The good leak
Washington Post in an amazing editorial titled, "The good leak," raised
the facts that former Ambassador Joe Wilson has been lying to the American
public. Of course, Democrats have been helping to promolgate that lie. Sen.
John Kerry on the morning talk shows affirmed Wilson's false claim that he
proved that Iraq did not try to buy yellow cake from Niger.
Here is what the Post said in part:
The affair concerns, once again, former ambassador Joseph C. Wilson IV and
his absurdly over-examined visit to the African country of Niger in 2002.
Each time the case surfaces, opponents of the war in Iraq use it to raise a
different set of charges, so it's worth recalling the previous iterations.
Mr. Wilson originally claimed in a 2003 New York Times op-ed and in
conversations with numerous reporters that he had debunked a report that
Iraq was seeking to purchase uranium from Niger and that Mr. Bush's
subsequent inclusion of that allegation in his State of the Union address
showed that he had deliberately "twisted" intelligence "to exaggerate the
Iraq threat." The material that Mr. Bush ordered declassified established,
as have several subsequent investigations, that Mr. Wilson was the one
guilty of twisting the truth. In fact, his report supported the conclusion
that Iraq had sought uranium.
Mr. Wilson subsequently claimed that the White House set out to punish him
for his supposed whistle-blowing by deliberately blowing the cover of his
wife, Valerie Plame, who he said was an undercover CIA operative. This
prompted the investigation by Special Counsel Patrick J. Fitzgerald. After
more than 2 1/2 years of investigation, Mr. Fitzgerald has reported no
evidence to support Mr. Wilson's charge. In last week's court filings, he
stated that Mr. Bush did not authorize the leak of Ms. Plame's identity. Mr.

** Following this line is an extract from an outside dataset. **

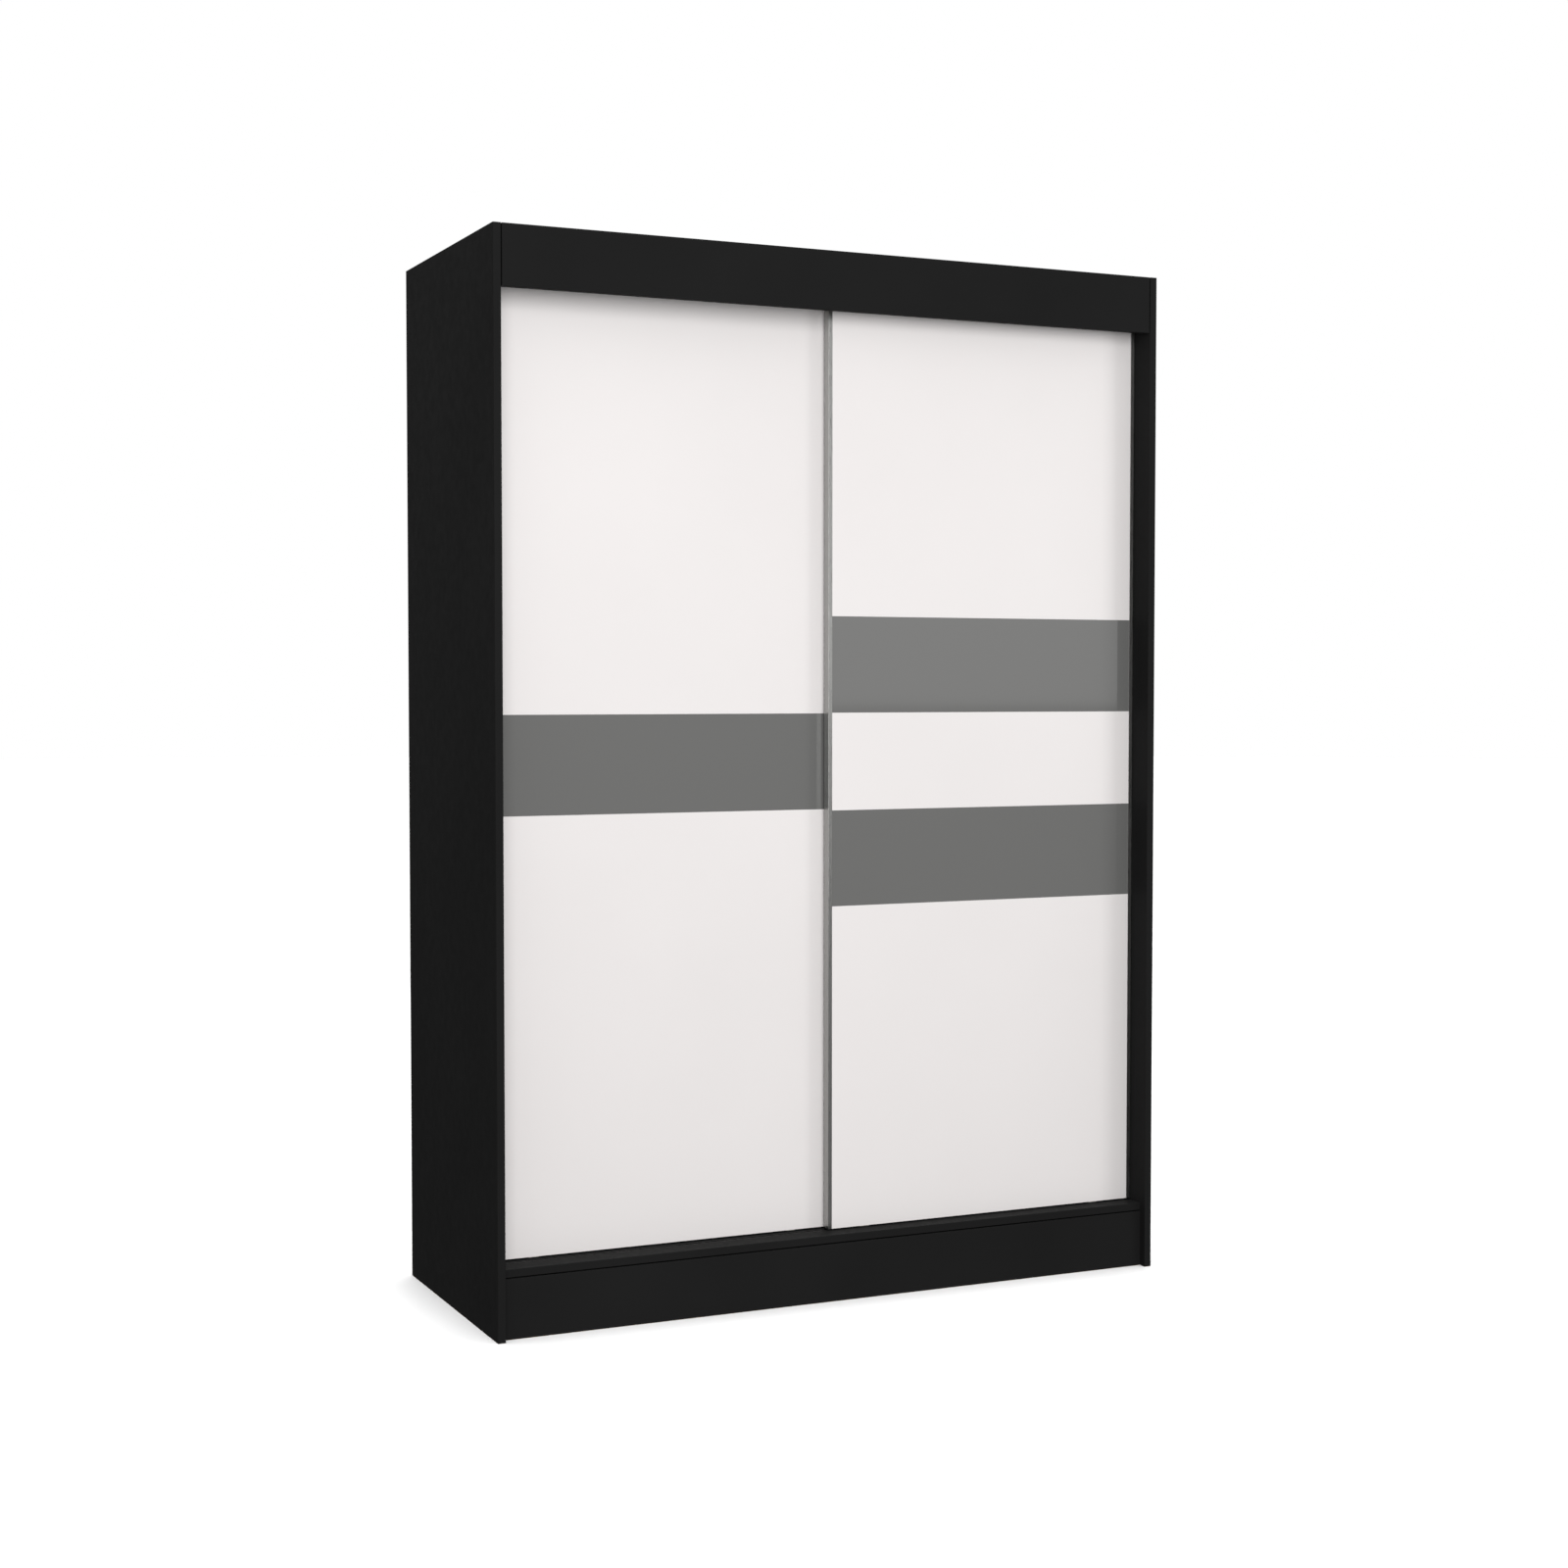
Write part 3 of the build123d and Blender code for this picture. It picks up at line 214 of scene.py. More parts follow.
@dataclass(frozen=True)
class CutMelamine(Melamine):
    """Melamine board whose hidden edges were left as sawn: pale chips under a dark face.

    The raw edges are those on the floor and those at the plane called rear.
    """

    rear: float = 0.0
    chip: float = 0.0025
    pale_chip: str = "#C3A172"
    dark_chip: str = "#7E5F3C"

    def fill(self, tree: bpy.types.NodeTree, shader: bpy.types.Node,
             place: bpy.types.NodeSocket) -> None:
        """Lay the foil, and wood chips of a real size on the sawn edges."""
        super().fill(tree, shader, place)
        foil = shader.inputs["Base Color"].links[0].from_socket
        cells = add_node(tree, "ShaderNodeTexVoronoi", {"Vector": place, "Scale": 1 / self.chip})
        tone = add_node(tree, "ShaderNodeSeparateColor", {"Color": cells.outputs["Color"]})
        chips = add_node(tree, "ShaderNodeMix",
                         {SHARE: tone.outputs["Red"], FIRST: linear(self.pale_chip),
                          SECOND: linear(self.dark_chip)}, data_type="RGBA")
        axes = add_node(tree, "ShaderNodeSeparateXYZ", {"Vector": place})
        low = add_node(tree, "ShaderNodeMath", {0: axes.outputs["Z"], 1: SKIN},
                       operation="LESS_THAN")
        back = add_node(tree, "ShaderNodeMath", {0: axes.outputs["Y"], 1: self.rear - SKIN},
                        operation="GREATER_THAN")
        sawn = add_node(tree, "ShaderNodeMath",
                        {0: low.outputs["Value"], 1: back.outputs["Value"]}, operation="MAXIMUM")
        board = add_node(tree, "ShaderNodeMix",
                         {SHARE: sawn.outputs["Value"], FIRST: foil,
                          SECOND: chips.outputs[MIXED]}, data_type="RGBA")
        feed(tree, shader, {"Base Color": board.outputs[MIXED]})


@dataclass(frozen=True)
class BackPaintedGlass(Finish):
    """Float glass painted grey behind: a deep even colour under a mirror-smooth face."""

    paint: str = "#787775"
    cloud: str = "#747370"
    cloud_size: float = 0.5
    paint_roughness: float = 0.55
    face_roughness: float = 0.03
    refraction: float = 1.52

    def fill(self, tree: bpy.types.NodeTree, shader: bpy.types.Node,
             place: bpy.types.NodeSocket) -> None:
        """Lay the paint under a clear coat with the refraction of glass."""
        coat = add_node(tree, "ShaderNodeMix",
                        {SHARE: mottle(tree, place, self.cloud_size), FIRST: linear(self.paint),
                         SECOND: linear(self.cloud)}, data_type="RGBA")
        feed(tree, shader, {
            "Base Color": coat.outputs[MIXED],
            "Roughness": self.paint_roughness,
            "Specular IOR Level": 0.0,
            "Coat Weight": 1.0,
            "Coat Roughness": self.face_roughness,
            "Coat IOR": self.refraction})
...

Libby's motive in allegedly disclosing her name to reporters, Mr. Fitzgerald
said, was to disprove yet another false assertion, that Mr. Wilson had been
dispatched to Niger by Mr. Cheney. In fact Mr. Wilson was recommended for
the trip by his wife. Mr. Libby is charged with perjury, for having lied
about his discussions with two reporters. Yet neither the columnist who
published Ms. Plame's name, Robert D. Novak, nor Mr. Novak's two sources
have been charged with any wrongdoing.